一緒に入った清水邦夫さんから自分で編集したらどうかといわれて、ヌーヴェルヴァーグの手法を取り入れて初めて編集しました。
放送したら賞をとることになってしまいました。
TVのいい加減さに興味を抱き、TV東京が開局しようとしていて、何とか行けました。
製作費は他局と比べて1/3程度なので、対抗するにはどうしたらいいか考えて、危ない番組、スポンサーに直接売り込むしかないと思ってスポンサーがOKしてくれれば手前勝手な番組ができるので。
自由に番組が作れて有難いことでした。
『ドキュメンタリー青春』で寺山修司さんがが主宰していた劇団「天井桟敷」の舞台『青ひげ』に感銘を受け劇団に入団したカルメン・マキさんの取材をしました。
カルメン・マキさんが歌を歌いたいという事で、寺山修司さんが作ってやろうという事で「時には母のない子のように」(作詞:寺山修司、作曲:田中未知)ができました。
売れていろんなTV番組に出るようになった。

ジャズピアニスト・山下洋輔さんを撮ろうと思った時に山下洋輔さんが「ピアノを弾きながら死ねるといい」といったため、、バリケード封鎖されていた大隈講堂からピアノを持ち出して山下さんに弾かせることを考え、中核派から分裂した組織「反戦連合」のメンバーたちが運びだし、そのピアノを山下さんが演奏した、いろんな組織、先生も聞きに来ていたが、内ゲバは起きず静かに聞いていた。
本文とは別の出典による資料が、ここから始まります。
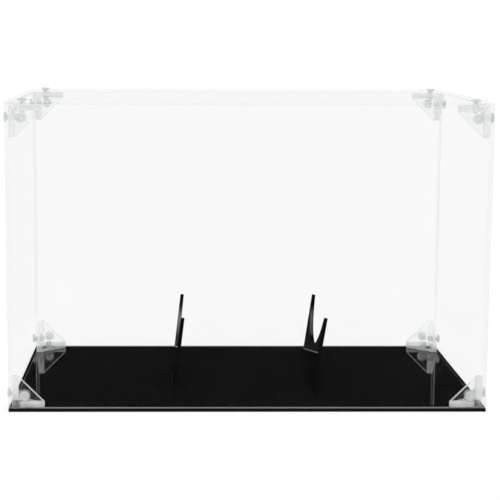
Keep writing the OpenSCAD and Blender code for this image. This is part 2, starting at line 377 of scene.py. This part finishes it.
def make_world():
    w = bpy.data.worlds.new("studio")
    scene.world = w
    w.use_nodes = True
    t = Tree(w.node_tree)
    out = t.add("ShaderNodeOutputWorld")
    path = t.add("ShaderNodeLightPath")

    def background(strength, color=(1.0, 1.0, 1.0, 1.0)):
        n = t.add("ShaderNodeBackground")
        t.put(n.inputs["Color"], color)
        t.put(n.inputs["Strength"], strength)
        return n.outputs[0]

    sep = t.add("ShaderNodeSeparateXYZ")
    t.link(t.add("ShaderNodeTexCoord").outputs["Generated"], sep.inputs[0])
    height = sep.outputs[2]
    seen = background(1.03)
    # A soft tent, a little brighter at the sides than overhead
    dome = background(t.ramp(height, -0.05, 0.80, 1.08, 0.96))
    # What gloss mirrors: a dark room with one broad soft light straight overhead
    # and behind the case, brightest at the zenith and fading to 40 degrees up behind
    turn = t.math("MULTIPLY", t.math("ARCTAN2", height, t.math("MULTIPLY", sep.outputs[1], -1.0)), 180.0 / math.pi)
    near = t.ramp(turn, 64.0, 92.0, 0.0, 1.0, "SMOOTHSTEP")
    beyond = t.ramp(turn, 93.0, 140.0, 1.0, 0.0)
    wide = t.ramp(t.math("ABSOLUTE", sep.outputs[0]), 0.08, 0.42, 1.0, 0.0, "SMOOTHSTEP")
    box = t.math("MULTIPLY", t.math("MULTIPLY", near, beyond), wide)
    room = background(t.ramp(box, 0.0, 1.0, 0.008, 4.6))
    direct = t.math("MAXIMUM", path.outputs["Is Camera Ray"], path.outputs["Is Transmission Ray"])
    lit = t.mix(path.outputs["Is Glossy Ray"], dome, room)
    t.link(t.mix(direct, lit, seen), out.inputs["Surface"])
    w.cycles.sampling_method = "NONE"


def make_floor():
    mesh = bpy.data.meshes.new("floor")
    s = 30.0
    mesh.from_pydata([(-s, -s, 0), (s, -s, 0), (s, s, 0), (-s, s, 0)], [], [(0, 1, 2, 3)])
    floor = bpy.data.objects.new("floor", mesh)
    floor.location.z = -0.00002
    scene.collection.objects.link(floor)
    m, t = material("floor")
    out = t.add("ShaderNodeOutputMaterial")
    paint = t.add("ShaderNodeBsdfDiffuse")
    paint.inputs["Color"].default_value = (0.30, 0.30, 0.30, 1.0)
    white = t.add("ShaderNodeEmission")
    # No light under the base panel, which lies on the floor
    lo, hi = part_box("base_panel")
    geo = t.add("ShaderNodeNewGeometry")
    sep = t.add("ShaderNodeSeparateXYZ")
    t.link(geo.outputs["Position"], sep.inputs[0])
    dx = t.math("SUBTRACT", t.math("ABSOLUTE", sep.outputs[0]), hi[0] - 0.001)
    dy = t.math("SUBTRACT", t.math("ABSOLUTE", sep.outputs[1]), hi[1] - 0.001)
    clear = t.math("GREATER_THAN", t.math("MAXIMUM", dx, dy), 0.0)
    t.link(t.math("MULTIPLY", clear, 0.694), white.inputs["Strength"])
    both = t.add("ShaderNodeAddShader")
    t.link(paint.outputs[0], both.inputs[0])
    t.link(white.outputs[0], both.inputs[1])
    bounce = t.add("ShaderNodeBsdfDiffuse")
    bounce.inputs["Color"].default_value = (0.62, 0.62, 0.62, 1.0)
    # In gloss, the table is as dim as the room
    dim = t.add("ShaderNodeEmission")
    dim.inputs["Strength"].default_value = 0.02
    path = t.add("ShaderNodeLightPath")
    diffuse = t.mix(path.outputs["Is Diffuse Ray"], both.outputs[0], bounce.outputs[0])
    t.link(t.mix(path.outputs["Is Glossy Ray"], diffuse, dim.outputs[0]), out.inputs["Surface"])
    mesh.materials.append(m)


def make_lights():
    data = bpy.data.lights.new("soft_key", "SUN")
    data.energy = 0.62
    data.angle = math.radians(50.0)
    key = bpy.data.objects.new("soft_key", data)
    key.rotation_euler = (math.radians(47.0), math.radians(-14.0), 0.0)
    key.visible_glossy = False
    scene.collection.objects.link(key)

    # The lit backdrop's glow through the case from behind, too level to reach the floor near it
    glow = bpy.data.lights.new("backdrop_glow", "AREA")
    glow.shape = "RECTANGLE"
    glow.size = 0.42
    glow.size_y = 0.05
    glow.spread = math.radians(50.0)
    glow.energy = 0.05
    back = bpy.data.objects.new("backdrop_glow", glow)
    back.location = (0.0, 0.17, 0.032)
    back.rotation_euler = (math.radians(-90.0), 0.0, 0.0)
    back.visible_camera = False
    back.visible_glossy = False
    scene.collection.objects.link(back)


def set_look():
    scene.view_settings.view_transform = "Standard"
    scene.view_settings.look = "None"
    scene.view_settings.exposure = 0.0
    scene.view_settings.gamma = 1.0
    c = scene.cycles
    c.max_bounces = 24
    c.diffuse_bounces = 12
    c.glossy_bounces = 8
    c.transmission_bounces = 16
    c.transparent_max_bounces = 64
    c.caustics_reflective = True
    c.caustics_refractive = True
    c.blur_glossy = 0.0
    c.sample_clamp_indirect = 6.0
    c.use_denoising = True
    c.seed = 7


make_camera()
make_world()
make_floor()
make_lights()
dress_all()
set_look()
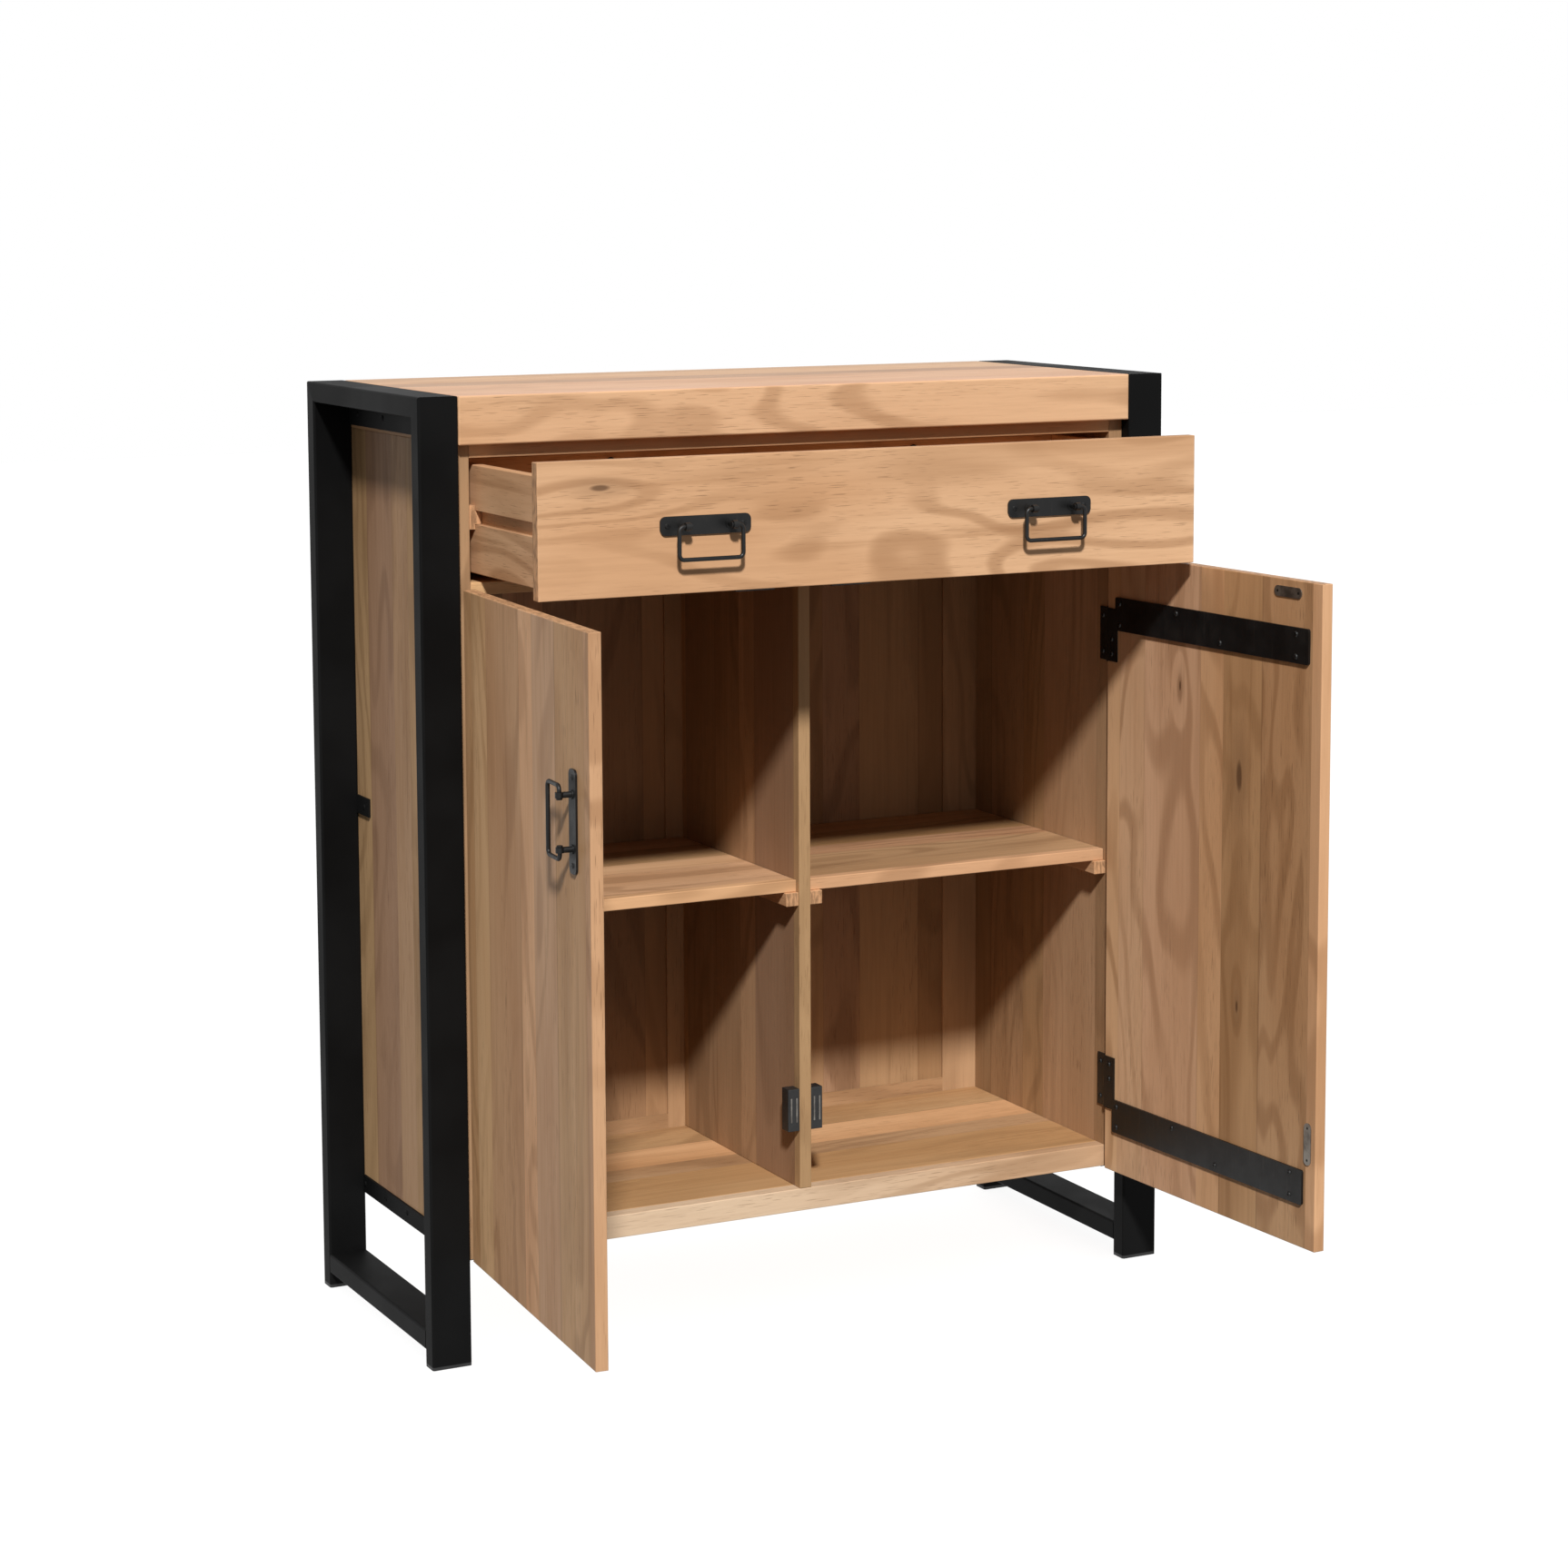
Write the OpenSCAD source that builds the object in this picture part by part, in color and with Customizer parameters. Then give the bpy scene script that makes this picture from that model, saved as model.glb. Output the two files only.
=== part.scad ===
// Tall sideboard: two black rectangular-tube side frames carry a wooden cabinet
// with one wide drawer over two doors. Each compartment has one shelf.
// Frame: +X right, +Y to the back, +Z up. The rest pose has the drawer pulled out and both doors
// swung open, and the origin is on the floor, in the middle of the box around that pose.

/* [Overall] */
// Overall width over both metal frames
overall_w = 1015; // [840:5:1300]
// Overall depth of the metal frames
overall_d = 388; // [320:2:480]
// Overall height
overall_h = 1160; // [960:5:1400]

/* [Metal frames] */
// Width of the rectangular tube seen from the front
tube_w = 50; // [40:1:60]
// Depth of the rectangular tube
tube_t = 25; // [20:1:32]
// Wall thickness of the tube
tube_wall = 2; // [1.5:0.25:3]
// Outer corner radius of the tube
tube_r = 3; // [2:0.5:4]
// Height of the floor runner above the floor
runner_raise = 19.5; // [12:0.5:60]
// Thickness of the plastic foot cap under a leg
cap_t = 4; // [3:0.5:8]
// Length of the cap's plug inside the leg
cap_plug = 14; // [8:1:20]
// Clearance between the cap's plug and the tube
cap_clearance = 0.2; // [0.1:0.05:0.5]

/* [Brackets] */
// Thickness of the steel angle, bracket and clip
bracket_t = 3; // [2:0.5:4]
// Leg length of the steel angle under the side panel
angle_leg = 22; // [18:1:30]
// Height of the bracket under the top rail
bracket_h = 29; // [22:1:32]
// Height of the clip's lower edge above the floor
clip_z = 614; // [400:1:700]
// Height of the clip on the rear leg
clip_h = 23; // [16:1:30]
// Reach of the clip in front of the rear leg
clip_reach = 43; // [30:1:60]
// Distance of the clip's screw behind its front end
clip_screw_inset = 14; // [8:1:20]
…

私の音楽とは全く外れたが、山下さんは最高の演奏だったと言う事で、彼はその後レコードにしました。
例えば大隈講堂からピアノを持ち出す、これはやらせで、やらせ的な演出をして、その結果としてどうなるか、そういう手法を取りました。
対象と深くかかわっており、下手をすると相手を壊す可能性があり、これがドキュメンタリーの一番の問題だと思います。